Remember that whole of life cover means you’ll have to keep paying premiums after you retire, so think carefully about whether it’s something you can afford – not just now but throughout your life.
Is a whole of life insurance pay out tax free?
When your whole of life insurance policy pays out, it’s technically tax free. However, that doesn’t mean it’s always safe from the taxman.
Once you pass away, the lump sum from your life insurance becomes part of your ‘estate’ – that’s everything you own that’s passed on to somebody else, including any investments, personal possessions such as jewellery, and your house. If your estate is worth more than £325,000, everything above that limit is subject to an inheritance tax of 40%.
If you’re worried that your loved ones might end up facing a hefty tax bill in an already difficult time, there are steps you can take to protect your insurance from tax. The best way to do this is to place your life insurance in a trust.
When you set up a trust for your life insurance, it’s technically the trust that owns your policy and not you – so there’s no inheritance tax once you pass away. You can find out more in our guide to life insurance and inheritance tax.
Can I cancel whole of life insurance?
It’s usually possible to cash in your whole of life insurance policy if you decide you no longer need it, or if you can no longer afford your premiums. However, you’ll probably have to pay a pretty heavy penalty for cancelling your life insurance early.
The value of your insurance might also be less than you expect when you cancel your policy. If you cash in on your insurance, your provider will pay out a certain amount of money – this is known as the ‘surrender value.’ However, the surrender value will usually be much less than the amount you’ve already paid in premiums, especially if you’ve only had the policy for a few years.
Can I get a joint whole of life insurance policy?
It’s absolutely possible to get a joint whole of life insurance policy, and getting a joint policy is a good way to reduce your premiums.
You have extra options when you buy a joint whole of life insurance policy. Normally, joint policies work on a ‘first death’ basis – they pay out when the first policy holder dies, and afterwards the insurance expires.

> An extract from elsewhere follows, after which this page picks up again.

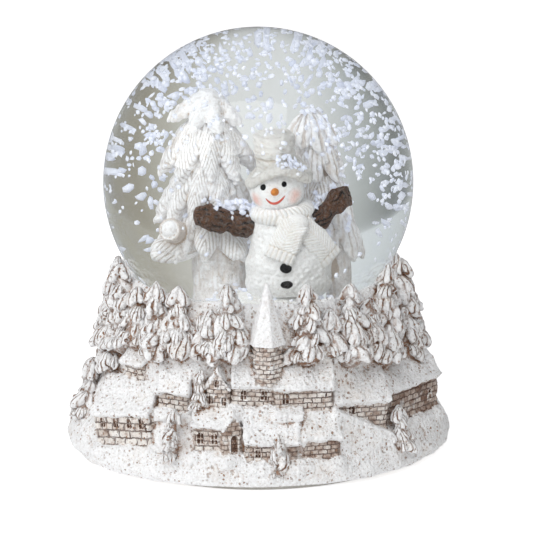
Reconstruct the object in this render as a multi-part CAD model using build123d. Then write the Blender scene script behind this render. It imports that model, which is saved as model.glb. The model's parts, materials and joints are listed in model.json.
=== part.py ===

But with whole of life insurance, you might also be able to get a ‘second death’ policy, which lasts until both policy holders have died. This could be useful if you and your partner want to protect your children from extra costs once both of you have passed away.
If you want to find out more, see our guide to joint life insurance.
Is a whole of life insurance policy right for me?
Everyone’s financial needs are different, so before you choose whole of life insurance you should carefully consider all your options to see if they’re right for you and your family.
Whole of life insurance is usually much more expensive, and your premiums might go up beyond your ability to pay. However, it does come with the added peace of mind of knowing that your insurance will never expire, and the value of your lump sum might increase with investment.
If you’re mainly looking for life insurance to cover your mortgage, a traditional term insurance policy might be best for you. But if you want to protect your loved ones from funeral costs or inheritance tax, a whole of life policy could suit your needs.
How can I get whole of life insurance?
MoneySuperMarket doesn’t currently offer whole of life insurance through our price comparison engine.
However, if you’re over 50, you can buy an over 50s life insurance policy that works in much the same way, lasting your entire life with no fixed term. However, over 50s life insurance isn’t invested, and you won’t be able to cash in on your policy before it matures.
But if you’re certain that you want an invested whole of life insurance policy, your best option is to consult a financial adviser. They’ll be able to walk you through the various policies available and lay out all their risks and benefits, so you can find the policy that’s right for you.